Por Sergio Sarmiento. Politólogo.
“No cabe reprochar a los antitaurinos su actitud personal, pero sí el exceso de buena conciencia que les lleva a pedir prohibiciones absolutas”.
Fernando Savater, Tauroética
Ciudad de México.- Entiendo el disgusto de aquellos quienes rechazan las corridas de toros. A mí, en lo personal, no me gustan.
Encuentro inaceptable, sin embargo, el afán prohibicionista de los diputados de la Comisión de Bienestar Animal del Congreso de la Ciudad de México. La prohibición no es la forma de enfrentar un problema ético.
Durante años tuve debates sobre la tauromaquia en programas de radio con Francisco Prieto, escritor y exdirector de la Escuela de Comunicación de la Universidad Iberoamericana.
Yo presentaba argumentos contra las corridas, aunque nunca pedí que se prohibieran, y él, un hombre de gran bondad y profunda fe religiosa, defendía lo que consideraba una fiesta arraigada en una cultura milenaria.
Dicen que en los debates nunca se convence al otro: los polemistas ofrecen sus argumentos sin escuchar las posiciones del rival.
“Paco” Prieto, empero, sí me convenció de muchas cosas. No logró que me gustara la fiesta brava, porque mi rechazo era y es emocional y no intelectual, pero sí me hizo entender las condiciones en que vive y muere el toro de lidia.
Estos animales, decía, son criados estrictamente para el combate. Si se prohíbe la fiesta taurina, se detendrá su cría y la raza desaparecerá.
Son toros de alto espíritu combativo, los más cercanos descendientes del uro europeo, el Bos primigenius primigenius, bóvidos salvajes que recorrían los bosques de Europa antes de la domesticación masiva que dio lugar al Bos taurus, los animales mansos de carne blanda y abundante que hoy se crían para consumo humano.
El toro de lidia vive una existencia privilegiada, en espacios abiertos, porque necesita el ejercicio para fortalecer y endurecer sus músculos.
Como el ser humano cuando se pelea, se llena de adrenalina en el combate y siente así menos dolor. “Si yo fuera animal me gustaría ser toro de lidia”, ha dicho el cantante español Joaquín Sabina.
“A ninguno se le respeta más. Ninguno está mejor tratado”. No es el caso del ganado vacuno sacrificado en mataderos, que pasa su vida en establos estrechos y sin movimiento, que sufre la muerte en una situación de terror y no de combate.
Entiendo el rechazo moral a la tauromaquia. Prieto me contó que el escritor católico francés François Mauriac fue un gran aficionado a la fiesta brava, pero después de la segunda guerra mundial se sintió emocionalmente imposibilitado de ver una corrida. La violencia de la guerra lo hizo más sensible a la sangre.

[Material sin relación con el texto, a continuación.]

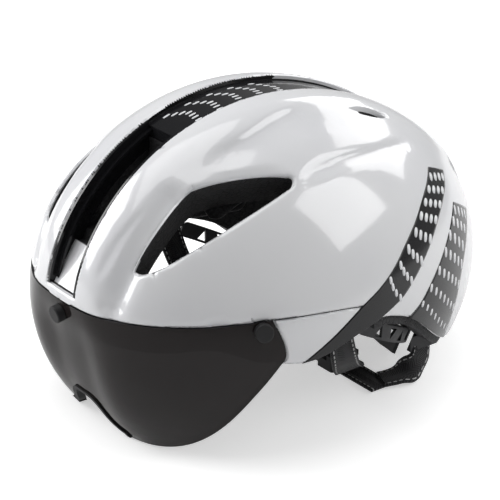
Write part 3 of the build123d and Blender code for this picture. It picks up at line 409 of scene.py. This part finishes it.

Este rechazo, sin embargo, no debe llevar a la imposición moral, a la prohibición. La ética solo puede existir en un marco de libertad.
Gabriel García Márquez, un entusiasta de la fiesta brava, afirmó en una ocasión: “Si la tauromaquia está destinada a morir, quisiera verla morir con honor y como se merece, cuando los taurófilos dejemos de ir a las plazas, y no cuando alguien ajeno me lo quiera imponer”.
Tendría más sentido prohibir el sacrificio de animales en mataderos que las corridas de toros, pero los moralistas saben que esta medida no sería aceptada por una sociedad que gusta de la carne.
Los seres humanos, aunque omnívoros, estamos hechos para comer y digerir carne. Parte de nuestra naturaleza es matar animales, como los animales carnívoros matan a otros animales.
Si los moralistas realmente quisieran evitar la crueldad a los animales deberían volverse veganos. Pero no, prefieren prohibir la fiesta brava porque son cobardes: aceptan el sacrificio de animales, siempre y cuando no tengan que verlo.